Because of all this, authorities are now focusing on other means to fight crime. The parting statements of Attorney-General Guus Schram (see our front page story) about the Asset Recovery Team fit in with this approach: close down establishments, confiscate expensive cars, revoke permits and especially: send the tax inspector after them.
“That’s right,” Bos says. “Absolutely right. Criminal trials have become logistic nightmares, especially when there are several defendants.”
While settlements usually do not sit well with the public, Bos notes that the defense has countless means to frustrate the administration of justice. “My options are limited and then my question is: where is the balance between parties in criminal law? I cannot be very positive about the impact of criminal law.”
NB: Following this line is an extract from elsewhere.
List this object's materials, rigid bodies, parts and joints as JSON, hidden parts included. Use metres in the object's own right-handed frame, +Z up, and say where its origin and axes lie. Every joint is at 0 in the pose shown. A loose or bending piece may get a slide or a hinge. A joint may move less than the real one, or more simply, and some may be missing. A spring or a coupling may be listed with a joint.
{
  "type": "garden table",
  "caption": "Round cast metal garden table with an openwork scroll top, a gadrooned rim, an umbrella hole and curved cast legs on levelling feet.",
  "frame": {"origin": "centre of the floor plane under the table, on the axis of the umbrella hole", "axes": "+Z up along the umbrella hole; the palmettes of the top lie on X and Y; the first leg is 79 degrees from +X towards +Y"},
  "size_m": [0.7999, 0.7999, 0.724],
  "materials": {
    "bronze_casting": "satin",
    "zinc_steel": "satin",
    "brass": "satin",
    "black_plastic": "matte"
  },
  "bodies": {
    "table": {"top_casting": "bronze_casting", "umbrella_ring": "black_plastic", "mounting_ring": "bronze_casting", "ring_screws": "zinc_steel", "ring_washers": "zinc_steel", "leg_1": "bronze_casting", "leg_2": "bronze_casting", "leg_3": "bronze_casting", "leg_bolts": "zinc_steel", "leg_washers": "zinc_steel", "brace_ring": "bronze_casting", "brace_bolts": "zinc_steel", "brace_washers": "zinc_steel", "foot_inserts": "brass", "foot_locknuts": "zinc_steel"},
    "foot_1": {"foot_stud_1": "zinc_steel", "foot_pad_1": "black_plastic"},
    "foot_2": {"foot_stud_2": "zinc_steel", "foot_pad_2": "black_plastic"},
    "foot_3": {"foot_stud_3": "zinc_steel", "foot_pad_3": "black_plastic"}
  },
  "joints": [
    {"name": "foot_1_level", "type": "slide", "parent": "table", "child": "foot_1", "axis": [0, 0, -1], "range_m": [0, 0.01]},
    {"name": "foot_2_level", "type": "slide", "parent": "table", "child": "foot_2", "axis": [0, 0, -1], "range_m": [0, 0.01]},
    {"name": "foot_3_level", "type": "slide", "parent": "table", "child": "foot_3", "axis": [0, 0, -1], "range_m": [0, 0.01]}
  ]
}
One of the prosecutor’s main beefs is with privacy legislation. The prosecutor’s office is limited in the information it is allowed to share with others, like municipalities and housing corporations. “Far too often we have personal data that are important for other instances but we are not allowed to share them. There are laws in the way.”
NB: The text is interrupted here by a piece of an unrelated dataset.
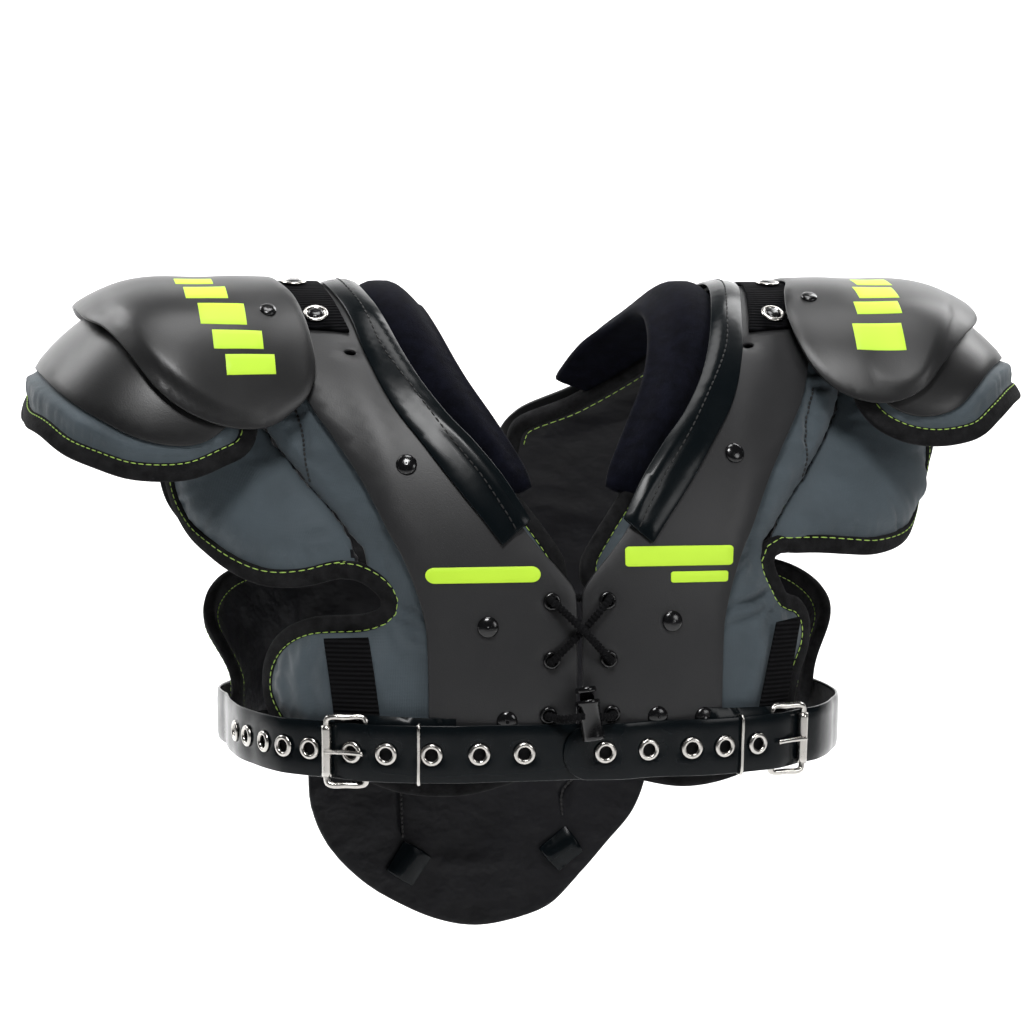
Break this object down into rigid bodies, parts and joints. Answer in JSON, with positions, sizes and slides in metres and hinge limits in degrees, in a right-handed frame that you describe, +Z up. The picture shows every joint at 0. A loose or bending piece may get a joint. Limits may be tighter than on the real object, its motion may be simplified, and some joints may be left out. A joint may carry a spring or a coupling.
{
  "type": "football shoulder pad",
  "caption": "Football shoulder pad worn over chest, shoulders and back: stiff plates and shoulder caps on padded cloth, laced chest, side belts with roller buckles and a low back flap.",
  "frame": {"origin": "midway between the two seats on the wearer's shoulders, at the height of the underside of the pads there", "axes": "+X to the viewer's right, which is the wearer's left; +Z up; the wearer faces -Y"},
  "size_m": [0.5258, 0.272, 0.3665],
  "materials": {
    "plate_plastic": "matte moulded",
    "cap_plastic": "matte moulded",
    "toggle_plastic": "satin moulded",
    "pad_cloth": "woven nylon over foam",
    "roll_knit": "knit over foam",
    "flap_satin": "satin over foam",
    "patent_vinyl": "glossy vinyl",
    "rivet_plastic": "glossy dome",
    "webbing": "ribbed webbing",
    "cord": "braided cord",
    "nickel": "nickel plated"
  },
  "bodies": {
    "pad": {"arch_plate_left": "plate_plastic", "body_pad_left": "pad_cloth", "deltoid_pad_left": "pad_cloth", "neck_strip_left": "patent_vinyl", "neck_roll_left": "roll_knit", "shoulder_webbing_left": "webbing", "webbing_washer_front_left": "nickel", "webbing_washer_top_left": "nickel", "webbing_washer_back_left": "nickel", "cap_pad_left": "pad_cloth", "lower_cap_left": "cap_plastic", "upper_cap_left": "cap_plastic", "side_webbing_left": "webbing", "belt_left": "patent_vinyl", "belt_eyelet_left_1": "nickel", "belt_eyelet_left_2": "nickel", "belt_eyelet_left_3": "nickel", "belt_eyelet_left_4": "nickel", "belt_eyelet_left_5": "nickel", "belt_eyelet_left_6": "nickel", "belt_eyelet_left_7": "nickel", "belt_eyelet_left_8": "nickel", "buckle_frame_left": "nickel", "buckle_prong_left": "nickel", "belt_keeper_left": "nickel", "arch_plate_right": "plate_plastic", "body_pad_right": "pad_cloth", "deltoid_pad_right": "pad_cloth", "neck_strip_right": "patent_vinyl", "neck_roll_right": "roll_knit", "shoulder_webbing_right": "webbing", "webbing_washer_front_right": "nickel", "webbing_washer_top_right": "nickel", "webbing_washer_back_right": "nickel", "cap_pad_right": "pad_cloth", "lower_cap_right": "cap_plastic", "upper_cap_right": "cap_plastic", "side_webbing_right": "webbing", "belt_right": "patent_vinyl", "belt_eyelet_right_1": "nickel", "belt_eyelet_right_2": "nickel", "belt_eyelet_right_3": "nickel", "belt_eyelet_right_4": "nickel", "belt_eyelet_right_5": "nickel", "buckle_frame_right": "nickel", "buckle_prong_right": "nickel", "belt_keeper_right": "nickel", "back_flap": "flap_satin", "flap_tab_left": "patent_vinyl", "flap_tab_right": "patent_vinyl", "back_strap_upper": "webbing", "back_strap_lower": "webbing", "plate_rivet_chest_left": "rivet_plastic", "plate_rivet_mid_left": "rivet_plastic", "plate_rivet_chest_right": "rivet_plastic", "plate_rivet_mid_right": "rivet_plastic", "chest_lace": "cord", "cord_lock_barrel": "toggle_plastic"},
    "cord_lock_plunger": {"cord_lock_plunger": "toggle_plastic"}
  },
  "joints": [
    {"name": "cord_lock_press", "type": "slide", "parent": "pad", "child": "cord_lock_plunger", "axis": [0.0003, -0.1694, -0.9855], "range_m": [0, 0.0026], "stiffness_N_per_m": 300}
  ]
}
“I constantly got caught with those privacy rules,” Bos says. These days, every prosecutor’s office in the Netherlands has a privacy officer who has to indicate which information can be shared under which conditions and which information cannot be shared at all.
Bos: “I can very well imagine that municipalities say to us at times: you are a bunch of assholes. To that I say: sorry, but we are simply not allowed to do this.”
Professor administrative science Pieter Tops and journalist Jan Tromp are the co-authors of De Achterkant van Nederland – Hoe Onder- en Bovenwereld Verstrengeld Raken. The book is published by Balans. This article is based on the book that describes how politicians are being intimidated and threatened, how the constitutional state is being undermined and how the authorities are predominantly powerless.